Records with modeling code =>
______________________________

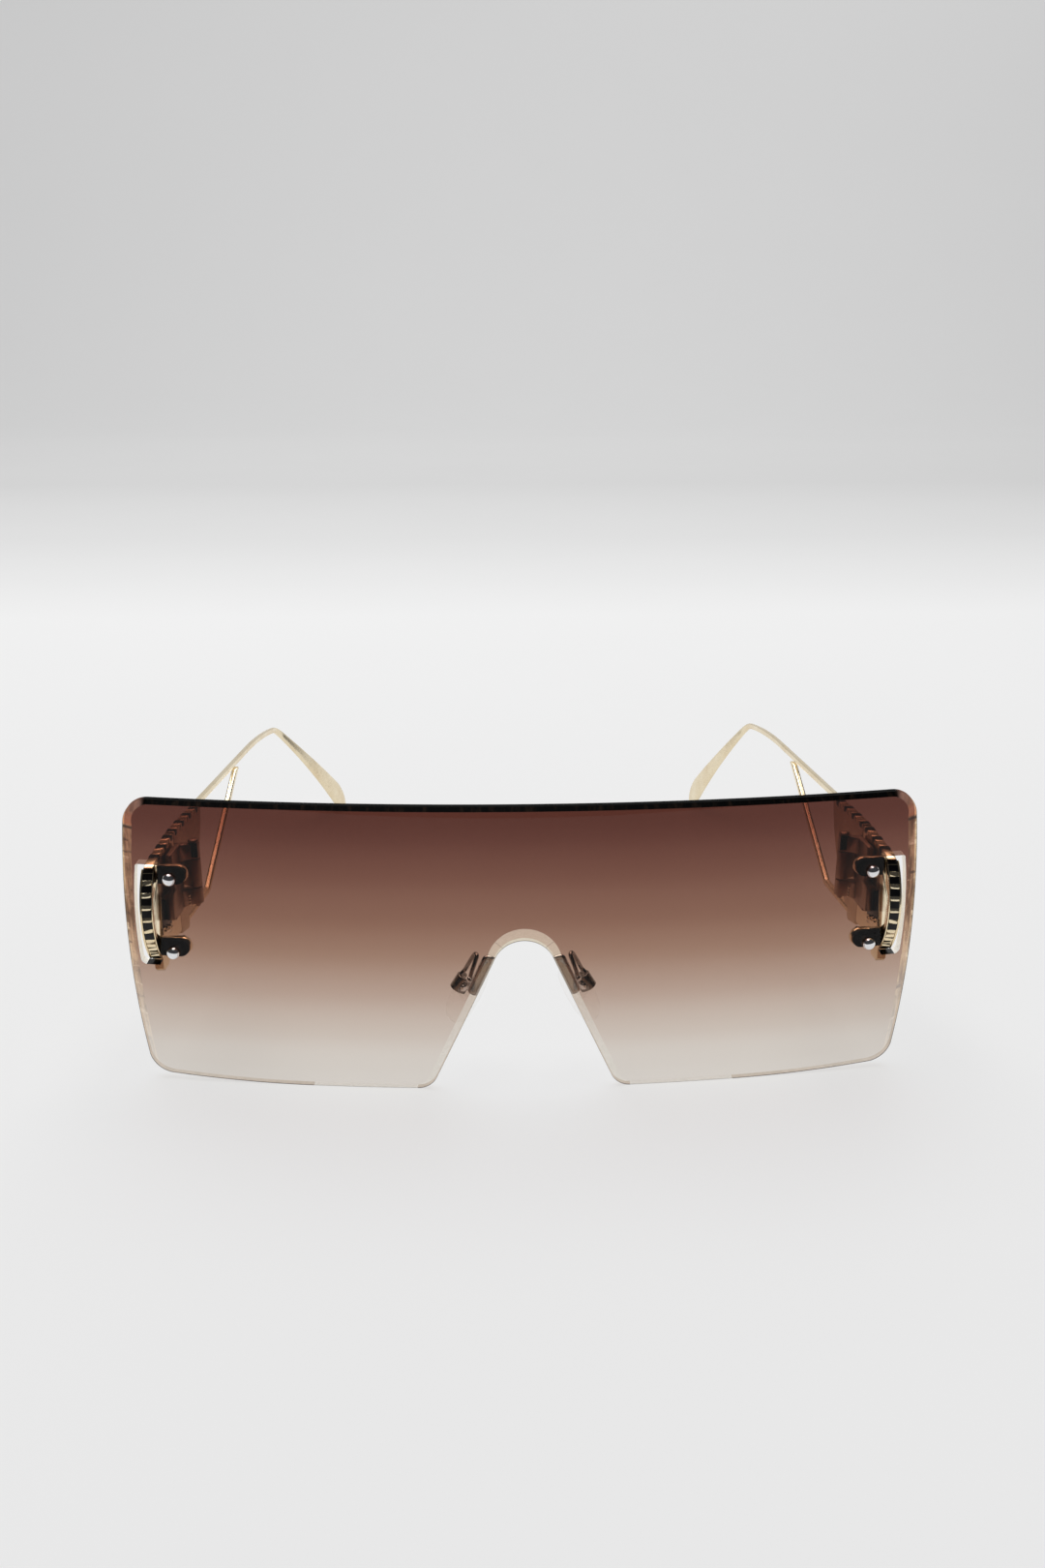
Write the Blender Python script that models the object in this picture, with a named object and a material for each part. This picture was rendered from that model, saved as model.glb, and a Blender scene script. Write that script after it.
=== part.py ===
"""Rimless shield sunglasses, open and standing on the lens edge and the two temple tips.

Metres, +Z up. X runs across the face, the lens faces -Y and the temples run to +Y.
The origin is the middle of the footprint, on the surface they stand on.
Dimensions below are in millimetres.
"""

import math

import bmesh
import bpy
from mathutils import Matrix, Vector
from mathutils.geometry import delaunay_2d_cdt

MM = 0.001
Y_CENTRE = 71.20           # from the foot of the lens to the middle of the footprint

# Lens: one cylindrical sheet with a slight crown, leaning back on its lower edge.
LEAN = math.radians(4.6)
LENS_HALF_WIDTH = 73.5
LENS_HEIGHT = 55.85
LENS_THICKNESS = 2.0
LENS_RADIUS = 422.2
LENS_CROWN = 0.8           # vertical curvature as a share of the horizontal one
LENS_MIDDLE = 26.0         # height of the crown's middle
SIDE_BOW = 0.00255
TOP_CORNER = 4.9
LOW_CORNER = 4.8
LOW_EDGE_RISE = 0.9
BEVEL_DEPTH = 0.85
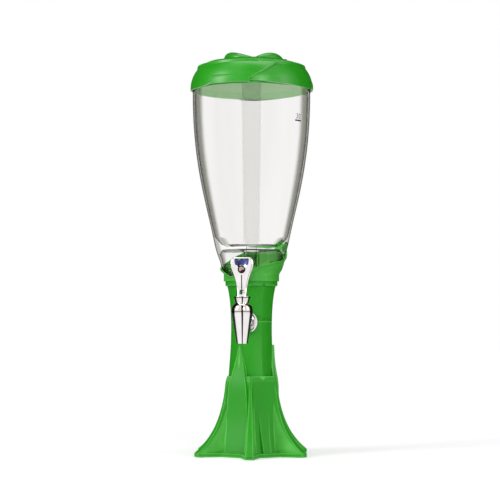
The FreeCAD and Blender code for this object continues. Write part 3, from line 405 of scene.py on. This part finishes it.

______________________________

THE EXERCISE => Could you reproduce every record above exactly as it appears?

ANSWER BELOW =>
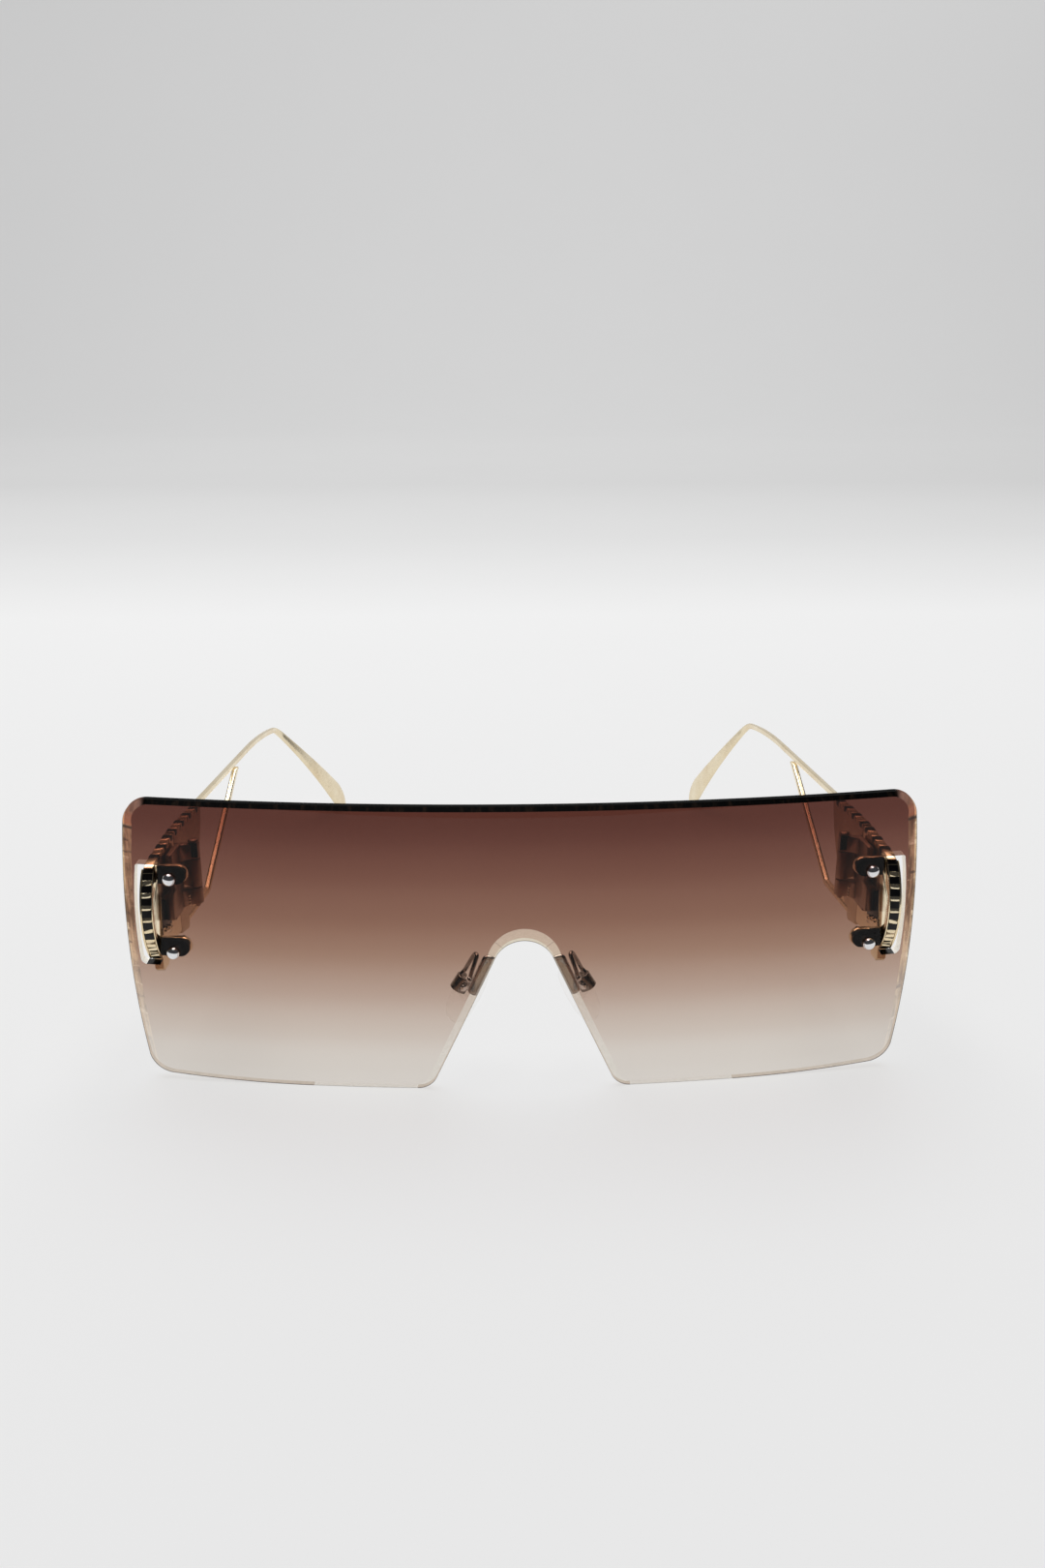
Write the Blender Python script that models the object in this picture, with a named object and a material for each part. This picture was rendered from that model, saved as model.glb, and a Blender scene script. Write that script after it.
=== part.py ===
"""Rimless shield sunglasses, open and standing on the lens edge and the two temple tips.

Metres, +Z up. X runs across the face, the lens faces -Y and the temples run to +Y.
The origin is the middle of the footprint, on the surface they stand on.
Dimensions below are in millimetres.
"""

import math

import bmesh
import bpy
from mathutils import Matrix, Vector
from mathutils.geometry import delaunay_2d_cdt

MM = 0.001
Y_CENTRE = 71.20           # from the foot of the lens to the middle of the footprint

# Lens: one cylindrical sheet with a slight crown, leaning back on its lower edge.
LEAN = math.radians(4.6)
LENS_HALF_WIDTH = 73.5
LENS_HEIGHT = 55.85
LENS_THICKNESS = 2.0
LENS_RADIUS = 422.2
LENS_CROWN = 0.8           # vertical curvature as a share of the horizontal one
LENS_MIDDLE = 26.0         # height of the crown's middle
SIDE_BOW = 0.00255
TOP_CORNER = 4.9
LOW_CORNER = 4.8
LOW_EDGE_RISE = 0.9
BEVEL_DEPTH = 0.85
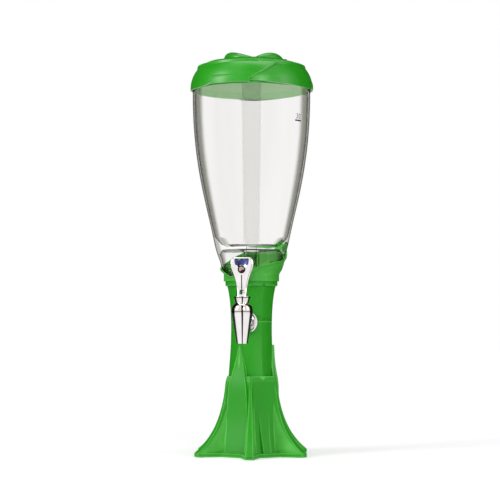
The FreeCAD and Blender code for this object continues. Write part 3, from line 405 of scene.py on. This part finishes it.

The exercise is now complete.